Millions of pounds will pass through the hands of local businessmen, and it is inevitable that many of them will have worked closely with Saddam’s henchmen. The Iraqi President needed these sanctions busters to grease the wheels of his illicit economy: they provided the rewards that kept local Baath party loyalists sweet.
The pirates of Umm Qasr made millions of pounds a week for the regime by smuggling oil. The evidence of their handiwork still litters the quayside: precarious piles of junk, car parts and sheets of metal.
Iranian welders who slipped across the Shatt al-Arab waterway were paid £4 a day to build the most extraordinary creations from the drive shafts of saloon cars and engines cannibalised from British-made trains. But as long as they could float and carry oil, that was all that was required.Innocent-looking barges had tanks fitted below decks; some of the bigger craft had six decks and were 200ft long.
The UN estimates that oil smuggling was worth more than £300 million a year to Saddam. The captains would hug the Iraqi coastline from Khor al-Zubayr Bay at the mouth of the Shatt al-Arab, out of sight of British and American warships. There was so much profit to be made that entrepreneurs were prepared to lose one in three of their vessels.

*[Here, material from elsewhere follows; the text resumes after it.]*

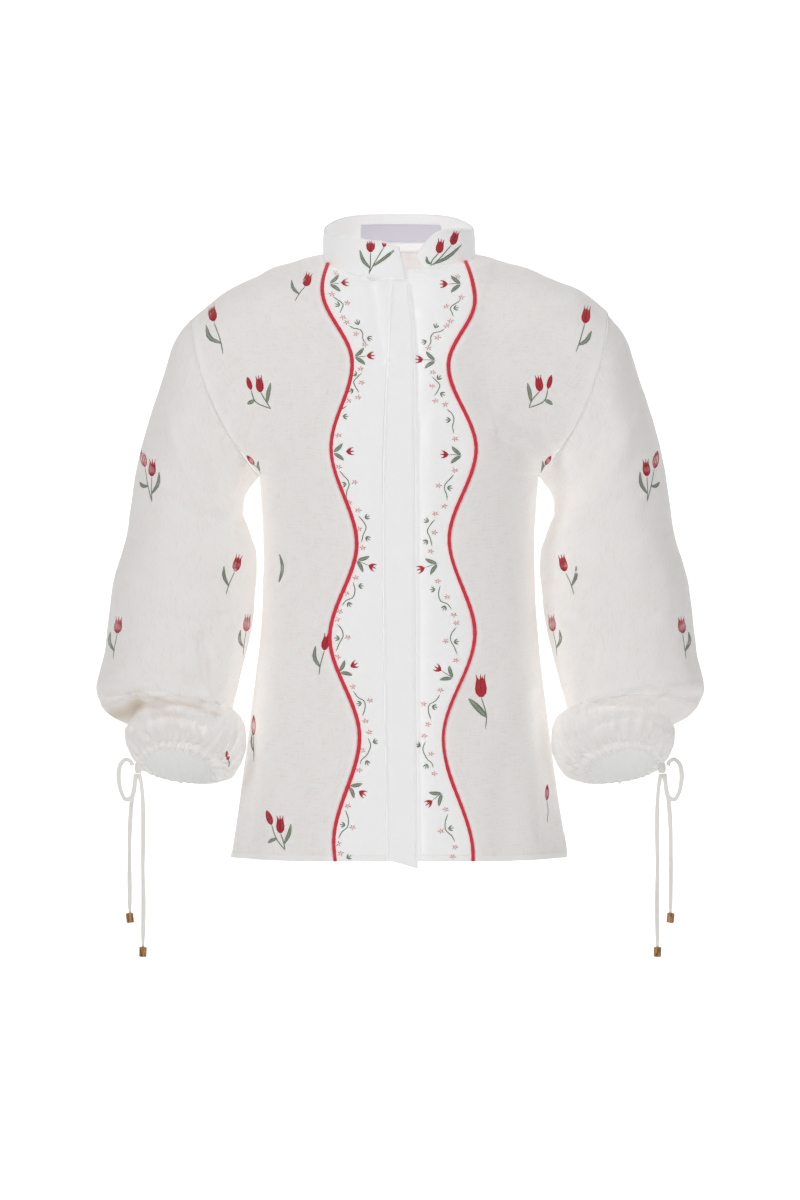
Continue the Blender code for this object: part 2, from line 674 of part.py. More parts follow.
def neck_label(collar, material):
    """A blank label on the inside of the collar, at the centre back."""
    sheet = Sheet()
    low, high = collar.rows[0], collar.rows[-1]
    middle = [i for i, turn in enumerate(collar.turns) if turn > 180 - LABEL_HALF_TURN]
    inner = collar.points - collar.normals * (WALL + GAP + LABEL_THICK + LABEL_EASE)
    rows = []
    for part in (LABEL_LOW, LABEL_HIGH):
        rows.append(sheet.add([inner[low[i]] * (1 - part) + inner[high[i]] * part for i in middle]))
    sheet.bridge(rows[0], rows[1])
    sheet.finish((rows[0][1], (0, -1, 0)))
    return sew("neck_label", sheet, material, LABEL_THICK)


def piping(name, sheet_side, sheet_centre, side, material):
    """A covered cord that stands a little proud of the wavy seam, eight-sided."""
    sides = 8
    path, ups = [], []
    for a, b in zip(sheet_side.wave, sheet_centre.wave):
        path.append((sheet_side.points[a] + sheet_centre.points[b]) / 2)
        ups.append(unit(sheet_side.normals[a] + sheet_centre.normals[b]))
    corner = sheet_side.neck[0]
    tip = sheet_side.points[corner] + neck_step(sheet_side, sheet_centre)
    path.append(tip)
    ups.append(sheet_side.normals[corner])
    path, ups = np.array(path), np.array(ups)
    run = unit(np.gradient(path, axis=0))
    across = unit(np.cross(run, ups))
    ups = unit(np.cross(across, run))
    angles = (np.arange(sides) + 0.5) * 2 * math.pi / sides
    sheet = Sheet()
    rings = []
    seam_run = unit(sheet_centre.points[sheet_centre.neck[-1]] - tip)
    square = unit(np.cross(seam_run, ups[-1]))
    square = square if square @ run[-1] > 0 else -square
    for point, up, sideways in zip(path, ups, across):
        centre = point + up * (PIPING_PROUD - PIPING_HEIGHT / 2)
        ring = np.array([
            centre + sideways * math.cos(a) * PIPING_WIDTH / 2 + up * math.sin(a) * PIPING_HEIGHT / 2
            for a in angles])
        if (point == tip).all():
            past = (ring - tip) @ square + PIPING_SHORT
            ring = ring - run[-1] * (past / (run[-1] @ square))[:, None]
        rings.append(sheet.add(ring))
    for lower, upper in zip(rings, rings[1:]):
        sheet.bridge(lower, upper, closed=True)
    faces = sheet.faces + [tuple(reversed(rings[0])), tuple(rings[-1])]
    if np.cross(run[0], across[0]) @ ups[0] < 0:
        faces = [tuple(reversed(face)) for face in faces]
    return new_object(name, np.array(sheet.points), faces, material)


def button(name, flat_points, normal, material):
    """A flat round button between the underlap and the fly."""
    sides = 14
    centre = flat_points.mean(0)
    along = unit(flat_points[1] - flat_points[0])
    across = unit(np.cross(normal, along))
    angles = np.arange(sides) * 2 * math.pi / sides
    rings = []
    for height in (GAP, GAP + BUTTON_THICK):
        rings.append([
            centre + normal * height + BUTTON_RADIUS * (along * math.cos(a) + across * math.sin(a))
            for a in angles])
    faces = [tuple(range(sides))[::-1], tuple(range(sides, 2 * sides))]
    for i in range(sides):
        j = (i + 1) % sides
        faces.append((i, j, j + sides, i + sides))
    if np.cross(along, across) @ normal < 0:
        faces = [tuple(reversed(face)) for face in faces]
    return new_object(name, np.array(rings).reshape(-1, 3), faces, material)


def tape(name, route, side, material, spacing=6.0):
    """A flat tape along a smooth curve through its route, its broad side to the front."""
    route = np.array(route, float) * (side, 1, 1)
    steps = np.concatenate([[0], np.cumsum(np.linalg.norm(np.diff(route, axis=0), axis=1))])
    count = max(int(round(steps[-1] / spacing)), 4)
    at = np.linspace(0, steps[-1], count + 1)
    path = np.stack([smooth(steps, route[:, i], at) for i in range(3)], -1)
    run = unit(np.gradient(path, axis=0))
    across = unit(np.cross(run, (0, -1, 0)))
    face = unit(np.cross(across, run))
    wide, thick = TAPE_WIDTH / 2, TAPE_THICK / 2
    profile = ((wide, 0), (wide - thick, thick), (thick - wide, thick),
               (-wide, 0), (thick - wide, -thick), (wide - thick, -thick))
    sheet = Sheet()
    rings = [sheet.add([point + w * u + v * t for u, t in profile])
             for point, w, v in zip(path, across, face)]
    for lower, upper in zip(rings, rings[1:]):
        sheet.bridge(lower, upper, closed=True)
    faces = [tuple(reversed(face)) for face in sheet.faces]
    faces += [tuple(rings[0]), tuple(reversed(rings[-1]))]
    return new_object(name, np.array(sheet.points), faces, material)


def turned(name, profile, centre, sides, material):
    """A closed body turned about a vertical axis; the profile is (radius, height) upward."""
    rings, faces = [], []
    for radius, height in profile:
        rings += [(centre[0] + radius * math.cos(2 * math.pi * i / sides),
                   centre[1] + radius * math.sin(2 * math.pi * i / sides),
                   centre[2] + height) for i in range(sides)]
    for level in range(len(profile) - 1):
        for i in range(sides):
            j = (i + 1) % sides
            faces.append((level * sides + i, level * sides + j,
                          (level + 1) * sides + j, (level + 1) * sides + i))
    faces.append(tuple(range(sides))[::-1])
    faces.append(tuple((len(profile) - 1) * sides + i for i in range(sides)))
    return new_object(name, np.array(rings), faces, material)


def bead(name, top, side, material):
    r, h = BEAD_RADIUS, BEAD_HEIGHT
    profile = ((r * 0.72, 0), (r, 1.4), (r, h - 1.4), (r * 0.72, h))
    centre = (side * top[0], top[1], top[2] - GAP - h)
    return turned(name, profile, centre, 10, material)


def knot(name, side, material):
    rx, _, rz = KNOT_SIZE
    profile = [(rx * math.sin(a), -rz * math.cos(a)) for a in np.radians((25, 55, 90, 125, 155))]
    return turned(name, profile, (side * KNOT_AT[0], KNOT_AT[1], KNOT_AT[2]), 12, material)


def side_name(side):
    return "right" if side == RIGHT else "left"


def neck_stations(sheets, fly):
    """The panel corners that share each station of the neck seam, from the right end round."""
    back = sheets["back"]
    right, left = sheets["centre", RIGHT], sheets["centre", LEFT]
    turns = {side: dict(zip(FRONT_NECK[side]["row"], FRONT_NECK[side]["turn"])) for side in FRONT_NECK}
    stations = []
    for index, turn in zip(fly.neck[:-1], FLY_NECK_TURNS):
        stations.append((RIGHT, turn, fly.points[index].copy(), [(fly, index)]))
    hinge = [(fly, fly.neck[-1]), (right, right.neck[0])]
    stations.append((RIGHT, FLY_NECK_TURNS[-1], right.points[right.neck[0]].copy(), hinge))
    for step, row in enumerate(range(10, 13)):
        index = right.neck[step + 1]
        stations.append((RIGHT, turns[RIGHT][row], right.points[index].copy(), [(right, index)]))
    side_front = sheets["side", RIGHT]
    point = side_front.points[side_front.neck[0]].copy()
    stations.append((RIGHT, turns[RIGHT][13], point, [(side_front, side_front.neck[0])]))
    shoulder = [(side_front, side_front.neck[1]), (back, back.neck[RIGHT][-1])]
    stations.append((RIGHT, 90, side_front.points[side_front.neck[1]].copy(), shoulder))
    for turn, index in list(zip(BACK_NECK["turn"], back.neck[RIGHT]))[-2::-1]:
        stations.append((RIGHT, turn, back.points[index].copy(), [(back, index)]))
    for turn, index in list(zip(BACK_NECK["turn"], back.neck[LEFT]))[1:-1]:
        stations.append((LEFT, turn, back.points[index].copy(), [(back, index)]))
    side_front = sheets["side", LEFT]
    shoulder = [(side_front, side_front.neck[1]), (back, back.neck[LEFT][-1])]
    stations.append((LEFT, 90, side_front.points[side_front.neck[1]].copy(), shoulder))
    point = side_front.points[side_front.neck[0]].copy()
    stations.append((LEFT, turns[LEFT][13], point, [(side_front, side_front.neck[0])]))
    for step, row in reversed(list(enumerate(range(10, 13)))):
        index = left.neck[step + 1]
        stations.append((LEFT, turns[LEFT][row], left.points[index].copy(), [(left, index)]))
    return stations


def main():
    for obj in list(bpy.data.objects):
        bpy.data.objects.remove(obj, do_unlink=True)
    sheer = new_material("sheer linen", (0.84, 0.82, 0.79), 0.85)
    opaque = new_material("opaque linen", (0.88, 0.88, 0.88), 0.85)
    red = new_material("red piping", (0.52, 0.02, 0.04), 0.6)
    lilac = new_material("lilac label", (0.75, 0.72, 0.87), 0.5)
    shell = new_material("button", (0.9, 0.88, 0.84), 0.35)
    tape_white = new_material("white tape", (0.85, 0.84, 0.82), 0.8)
    wood = new_material("gold wood bead", (0.5, 0.26, 0.1), 0.4)

    sheets = {"back": back_panel()}
    fly = fly_strip()
    for side in (RIGHT, LEFT):
        sheets["side", side] = front_side(side)
        sheets["centre", side] = front_centre(side)
        sheets["sleeve", side] = sleeve(side)
        sheets["casing", side] = casing(side)
    stations = neck_stations(sheets, fly)
    collar = collar_band(stations)
    close_neck(collar, stations)
    back = sheets["back"]
    for side in (RIGHT, LEFT):
        front = sheets["side", side]
        close_tip(front, sheets["centre", side])
        close_armhole(sheets["sleeve", side], front, back, side)
        join_seam(((sheets["sleeve", side], sheets["sleeve", side].cuff),
                   (sheets["casing", side], sheets["casing", side].cuff)))
        part_in_plane(front, sorted(set(front.side_seam + front.shoulder)), 1, -1)
        edge = sorted(set(back.side_seam[side] + back.shoulder[side]))
        part_in_plane(back, edge, 1, 1)
    right = sheets["centre", RIGHT]
    part_in_plane(right, right.centre, 0, -1)
    part_in_plane(fly, fly.centre, 0, 1)

    sew("back", back, sheer)
    sew("collar", collar, opaque)
    sew("fly_placket", fly, opaque)
    neck_label(collar, lilac)
    for side in (RIGHT, LEFT):
        name = side_name(side)
        sew("front_side_" + name, sheets["side", side], sheer)
        sew("front_centre_" + name, sheets["centre", side], opaque)
        sew("sleeve_" + name, sheets["sleeve", side], sheer)
        sew("casing_" + name, sheets["casing", side], sheer)
        piping("piping_" + name, sheets["side", side], sheets["centre", side], side, red)
        knot("tie_knot_" + name, side, tape_white)
        tape("tie_loop_" + name, LOOP_ROUTE, side, tape_white)
        tape("tie_short_" + name, SHORT_ROUTE, side, tape_white, 10)
        tape("tie_long_" + name, LONG_ROUTE, side, tape_white, 10)
        bead("bead_short_" + name, SHORT_ROUTE[-1], side, wood)
        bead("bead_long_" + name, LONG_ROUTE[-1], side, wood)
    left = sheets["centre", LEFT]
    for number, row in enumerate(BUTTON_ROWS, 1):
        corners = [left.rows[row][1], left.rows[row + 1][1]]
        flat = left.points[corners]
        button(f"button_{number}", flat, unit(left.normals[corners].sum(0)), shell)


main()
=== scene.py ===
"""The looks of a long-sleeved linen blouse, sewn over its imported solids.

Sizes in the tables are millimetres and +X is the viewer's right. "Out" is measured sideways from
the centre plane. Places called "seen" are in pixels of the front view, 800 wide and 1200 high,
and are laid on the cloth along the camera's own lines of sight.
"""
import math

import bpy
import numpy as np
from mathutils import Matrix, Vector
from mathutils.bvhtree import BVHTree


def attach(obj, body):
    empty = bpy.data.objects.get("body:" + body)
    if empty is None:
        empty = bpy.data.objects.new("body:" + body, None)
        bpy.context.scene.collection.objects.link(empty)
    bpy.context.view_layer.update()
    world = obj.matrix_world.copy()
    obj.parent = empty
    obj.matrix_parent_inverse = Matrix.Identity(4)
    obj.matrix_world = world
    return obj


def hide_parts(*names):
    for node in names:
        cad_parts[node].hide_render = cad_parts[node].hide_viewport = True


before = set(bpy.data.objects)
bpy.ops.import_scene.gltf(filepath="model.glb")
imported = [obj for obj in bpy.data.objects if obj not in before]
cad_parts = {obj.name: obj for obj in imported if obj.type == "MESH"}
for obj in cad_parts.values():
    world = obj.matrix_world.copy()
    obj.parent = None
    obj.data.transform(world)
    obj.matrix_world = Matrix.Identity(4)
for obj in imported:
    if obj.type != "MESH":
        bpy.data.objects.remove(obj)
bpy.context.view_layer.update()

MM = 0.001
RIGHT, LEFT = -1, 1
FRONT, BACK = -1, 1
SIDES = {RIGHT: "right", LEFT: "left"}
# A place inside the body, which its panels face away from, and a distance past any seam's reach.
INSIDE = (0, 0, -300)
FAR = 99.0
SHEER_WALL, FIRM_WALL, DOUBLE_WALL, LABEL_WALL = 0.55, 0.9, 1.2, 0.4

# The camera stands level in front; at the shoulders one pixel is 1.05 mm.
EYE_X, EYE_Y, EYE_Z = 1.05, -3400.0, -367.5
PIXEL = 1.05
MIDDLE_X, MIDDLE_Y = 400.0, 600.0

# The body, the sleeves and their ties, as the part's solids have them.
HEM_Z = {FRONT: -631.0, BACK: -628.0}
HEM_SIDE_Z = -636.0
UNDERARM_Z = -238.0
CORNER_RISE = {RIGHT: 0.0, LEFT: 19.0}
CORNER_FROM = 0.88
TORSO = dict(
    z=(-636, -590, -536, -464, -367, -300, -238),
    width=(176, 168.5, 161, 152, 143, 142.3, 146),
    front=(140, 137, 133, 127, 121, 123, 127),
    back=(134, 130, 124, 115, 105, 102, 104),
)
FRONT_CENTRE = {
    RIGHT: dict(z=(-238, -190, -140, -90, -38), y=(127, 124, 112, 93, 69)),
    LEFT: dict(z=(-238, -190, -140, -90, -38, -27), y=(127, 124, 112, 93, 69, 66.5)),
}
BACK_CENTRE = dict(z=(-238, -180, -110, -50, 4.5), y=(104, 107, 103, 87, 60))
ROUNDING = 2.4
NECK_WIDTH, NECK_BACK = 80.0, 60.0
NECK_FRONT = {RIGHT: 69.0, LEFT: 66.5}
NECK_SIDE_Z = -5.0
NECK_DROP = {RIGHT: 33.0, LEFT: 22.0}
NECK_RISE = 9.5
LOW_ROWS, ARM_ROWS, PIT_ROW = 18, 14, 9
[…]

Nobody knows how many crewmen died in these waters, trying to sneak Saddam’s oil past UN monitors. It was loaded onto Iranian vessels and sold to Western oil companies, including those leading the bidding to refurbish Iraq’s refineries and pipelines.
Businessmen such as Mustapha realise that the enormous profits they made under the Saddam regime have gone but look forward to mutually beneficial ties with officers such as Colonel Steve Cox, deputy brigade commander of 3 Commando, who is likely to become the de facto mayor of Umm Qasr.
A British Army spokesman said: “It will be hard for us to tell who worked with the regime and who didn’t. I’m afraid anybody who thrived here had to have links with the previous Government.”